Tu defines-me. A minha vida é um mapa em que és a latitude e longitude. Por mais distante que esteja, sei sempre onde estou em função de ti. Quando nasceu o teu irmão já não houve um corte com o passado. Gosto dos dois de forma igual, mas sabia ao que ia.
Descobri que vivo rodeado de especialistas em parentalidade que podiam ser excelentes treinadores de bancada. Limitaram-se a ter um filho ou dois, mas parecem saber imenso da poda. Como se, por conseguirem cozinhar um par de pratos, fossem críticos gastronómicos encartados.
Outros, sem nunca terem cozinhado na vida, explicavam-me até à exaustão o que devia e não devia fazer. Para vosso bem, eu e a tua mãe somos — ou éramos — um casal orgulhoso. Sem ligar ao que diziam, optámos por navegar à vista. Houve momentos em que ficámos à deriva. Li os best-sellers da puericultura como se fossem romances e percebi que a história é igual em todos: tu crescerás por entre desafios e interrogações até seres um adulto feliz. Sem ter entrado no quadro de honra dos pais, fiz um trabalho razoável.
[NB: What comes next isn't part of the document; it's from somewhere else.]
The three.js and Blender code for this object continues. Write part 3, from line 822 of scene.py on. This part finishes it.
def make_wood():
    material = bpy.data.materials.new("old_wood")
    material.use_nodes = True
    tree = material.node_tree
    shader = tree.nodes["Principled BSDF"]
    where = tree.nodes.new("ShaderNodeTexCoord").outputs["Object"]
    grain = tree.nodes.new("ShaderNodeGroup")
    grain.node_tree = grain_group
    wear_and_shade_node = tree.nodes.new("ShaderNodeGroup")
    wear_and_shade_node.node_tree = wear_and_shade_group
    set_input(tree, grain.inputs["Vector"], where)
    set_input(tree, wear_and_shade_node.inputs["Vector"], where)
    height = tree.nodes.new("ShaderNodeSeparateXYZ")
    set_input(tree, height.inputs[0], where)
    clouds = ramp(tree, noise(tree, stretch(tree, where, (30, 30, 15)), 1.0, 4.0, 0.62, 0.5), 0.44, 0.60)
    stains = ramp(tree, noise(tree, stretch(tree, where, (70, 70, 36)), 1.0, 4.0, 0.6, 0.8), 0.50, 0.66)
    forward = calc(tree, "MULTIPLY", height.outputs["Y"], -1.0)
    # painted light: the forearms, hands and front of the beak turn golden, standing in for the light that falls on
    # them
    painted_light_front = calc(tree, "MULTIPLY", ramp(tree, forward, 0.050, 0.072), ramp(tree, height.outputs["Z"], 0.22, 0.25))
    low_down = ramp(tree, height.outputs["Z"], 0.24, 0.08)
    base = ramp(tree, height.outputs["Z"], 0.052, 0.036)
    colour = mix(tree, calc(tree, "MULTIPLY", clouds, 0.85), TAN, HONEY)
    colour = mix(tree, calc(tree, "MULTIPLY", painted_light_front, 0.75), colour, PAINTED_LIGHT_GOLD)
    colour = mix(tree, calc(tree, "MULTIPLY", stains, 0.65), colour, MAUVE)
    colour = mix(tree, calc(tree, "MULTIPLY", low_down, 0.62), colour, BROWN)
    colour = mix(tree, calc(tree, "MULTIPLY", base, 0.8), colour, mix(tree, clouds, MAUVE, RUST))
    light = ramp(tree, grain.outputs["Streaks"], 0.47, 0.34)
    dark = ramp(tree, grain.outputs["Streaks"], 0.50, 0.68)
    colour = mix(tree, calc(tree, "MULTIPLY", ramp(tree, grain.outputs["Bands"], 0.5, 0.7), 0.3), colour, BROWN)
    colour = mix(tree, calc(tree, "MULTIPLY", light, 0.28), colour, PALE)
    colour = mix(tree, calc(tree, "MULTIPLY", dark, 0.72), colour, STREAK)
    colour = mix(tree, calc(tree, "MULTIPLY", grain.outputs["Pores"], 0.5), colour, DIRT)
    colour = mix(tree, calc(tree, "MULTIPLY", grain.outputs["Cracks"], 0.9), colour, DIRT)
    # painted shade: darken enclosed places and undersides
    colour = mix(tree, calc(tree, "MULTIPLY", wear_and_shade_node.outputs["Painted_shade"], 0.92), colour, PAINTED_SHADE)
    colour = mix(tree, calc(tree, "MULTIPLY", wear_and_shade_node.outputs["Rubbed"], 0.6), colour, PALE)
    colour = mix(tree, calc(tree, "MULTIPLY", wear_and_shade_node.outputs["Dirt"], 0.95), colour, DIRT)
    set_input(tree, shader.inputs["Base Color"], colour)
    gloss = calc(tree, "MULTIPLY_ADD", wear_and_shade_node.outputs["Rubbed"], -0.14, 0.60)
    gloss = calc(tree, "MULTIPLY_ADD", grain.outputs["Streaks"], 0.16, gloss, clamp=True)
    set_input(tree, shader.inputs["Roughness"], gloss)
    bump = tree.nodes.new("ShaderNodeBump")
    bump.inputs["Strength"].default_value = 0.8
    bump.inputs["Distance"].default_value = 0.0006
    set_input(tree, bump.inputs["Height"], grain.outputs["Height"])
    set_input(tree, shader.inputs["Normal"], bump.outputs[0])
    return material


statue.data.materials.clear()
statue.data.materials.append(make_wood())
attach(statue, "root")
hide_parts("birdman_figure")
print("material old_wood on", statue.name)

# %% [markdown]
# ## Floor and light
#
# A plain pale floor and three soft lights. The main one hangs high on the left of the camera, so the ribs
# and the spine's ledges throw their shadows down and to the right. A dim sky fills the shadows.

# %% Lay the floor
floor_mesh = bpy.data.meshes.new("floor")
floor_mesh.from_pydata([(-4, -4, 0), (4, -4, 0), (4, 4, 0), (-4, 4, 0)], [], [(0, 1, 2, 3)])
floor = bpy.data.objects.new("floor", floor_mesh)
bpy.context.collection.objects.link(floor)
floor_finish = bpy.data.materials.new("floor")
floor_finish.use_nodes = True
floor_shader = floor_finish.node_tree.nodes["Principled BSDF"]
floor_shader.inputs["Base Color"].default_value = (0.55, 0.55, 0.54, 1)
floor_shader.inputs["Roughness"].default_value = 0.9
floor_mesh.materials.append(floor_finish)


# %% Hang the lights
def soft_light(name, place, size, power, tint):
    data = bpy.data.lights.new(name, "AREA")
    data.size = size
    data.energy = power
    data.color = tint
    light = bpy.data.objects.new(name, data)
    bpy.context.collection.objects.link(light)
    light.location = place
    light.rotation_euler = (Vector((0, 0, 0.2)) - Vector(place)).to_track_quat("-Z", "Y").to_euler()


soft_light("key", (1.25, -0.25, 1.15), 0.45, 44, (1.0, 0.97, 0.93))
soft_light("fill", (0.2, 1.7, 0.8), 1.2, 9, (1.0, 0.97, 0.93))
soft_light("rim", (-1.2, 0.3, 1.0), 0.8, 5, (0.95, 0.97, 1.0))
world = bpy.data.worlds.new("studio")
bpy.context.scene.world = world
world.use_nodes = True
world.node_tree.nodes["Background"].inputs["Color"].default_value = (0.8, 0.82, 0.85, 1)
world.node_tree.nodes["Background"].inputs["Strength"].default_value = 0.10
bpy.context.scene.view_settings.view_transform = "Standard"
Não é inevitável que vocês se tornem marginais e tiveram uma infância satisfatoriamente feliz.
Queria que estivéssemos os quatro em casa. A esta hora já vos tínhamos deitado e lido uma história. Faltava o beijo para que dormissem em paz. De que serve teres um quarto só para ti, se estamos sozinhos? Não sei o que fazer. Não há chip escondido, sexto sentido ou intuição que me valha. Sinto que falhei. Como marido e como pai. Uma família não se desune. Eu não deveria passar a noite, meio sentado na cama para não te acordar, longe da tua mãe. Não sou culpado pelo que aconteceu. Ninguém tem culpa. Mas sou culpado pelo que não aconteceu. Pelo que não fiz, pelas vezes em que não estive presente, pelas gargalhadas que não te provoquei, pelo carinho que não dei à tua mãe, pelo exemplo que não fui, pelas prioridades erradas que estabeleci.
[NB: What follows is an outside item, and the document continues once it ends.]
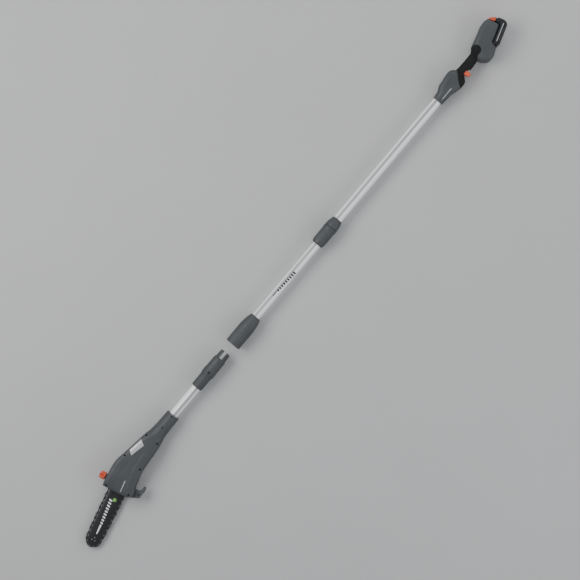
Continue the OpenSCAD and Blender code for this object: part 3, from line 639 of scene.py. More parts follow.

Levantei-me sem que notasses. Devagar, pressionando o colchão para que a mudança de peso não o elevasse. Não te queria abandonar, mas a bexiga é impiedosa. Na verdade, nem te estava a abandonar. A casa de banho está a dois passos do quarto. Enquanto lavava as mãos, ouvi um barulho no corredor. Abri a porta e vi a equipa de serviço debruçada sobre ti. A enfermeira olhou-me com uma expressão de impotência triste. O médico movia-se com rapidez e era o protagonista de um bailado louco, acompanhado pelos assistentes que tentavam resgatar a vida que te abandonava. Só eu permanecia quieto. Impávido. Sem poder fazer nada.
Queria trocar de lugar contigo. Queria ser eu a abandonar a vida, deitado nessa cama de hospital. Tu poderias continuar a viver, livre da doença, a crescer e sorrir. Mas isso não me era permitido. Os médicos avisaram-me. Eu preparara-me, mas só então percebi a futilidade do exercício. Cai sobre o cadeirão preparado para as visitas. Esperei que a equipa médica desistisse de te salvar.
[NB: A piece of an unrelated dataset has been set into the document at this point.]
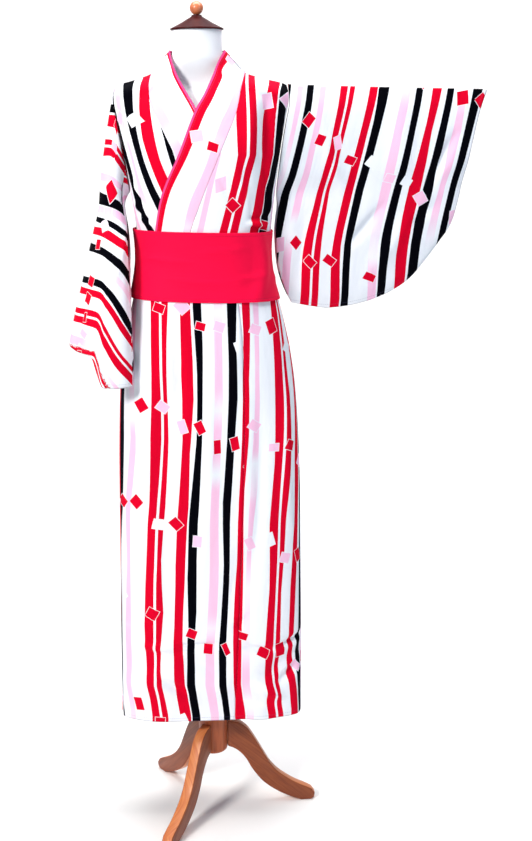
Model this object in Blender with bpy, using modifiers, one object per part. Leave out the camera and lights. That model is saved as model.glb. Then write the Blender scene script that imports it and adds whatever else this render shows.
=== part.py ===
"""Two-piece kimono, a short top, a wrap skirt and a wide sash, on a dress form with a three-legged stand.

Metres, +Z up. The garment's front faces -Y and +X is the viewer's right. The origin is on the floor, below the
middle of the whole object's box. Everything is worked out around the stand's post, which stands at POST_X, POST_Y.
Each piece that a maker cuts is an open surface with a thickness, parted from its neighbour by SEAM_GAP.
"""

import math

import bmesh
import bpy
import numpy as np

# Stand and form
POST_X = -0.1647
POST_Y = 0.0104
POST_RADIUS = 0.033
POST_BOTTOM_Z = 0.134
FORM_BASE_Z = 0.920
LEG_COUNT = 3
LEG_TURN = math.radians(5.5)
LEG_THICKNESS = 0.025
LEG_EDGE_ROUND = 0.003
CAP_RIM_Z = 1.7565
CAP_X = -0.007
BALL_RADIUS = 0.0142
BALL_SPIGOT_RADIUS = 0.006

# Cloth: thicknesses, gaps and lifts. A fade is where a lift starts and the way it takes to its full height, as
# shares of the half width to the viewer's right, or as heights
CLOTH = 0.0015
COLLAR_CLOTH = 0.0025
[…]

Voltei a sentar-me na cama. Respeitando a minha dor, o médico deixou que te abraçasse e te desse mais uma vez, uma última vez, o meu colo. Não conseguia acreditar que tivesses morrido. O teu corpo estava quente. A cara desenhava um sorriso suave, de paz. Para mim, estavas a dormir. Durante uns instantes, até que a mão serena e firme do médico me tocasse no ombro e me chamasse de volta, acreditei que dormias. Junto a mim. Ao colo. Com a vida toda pela frente.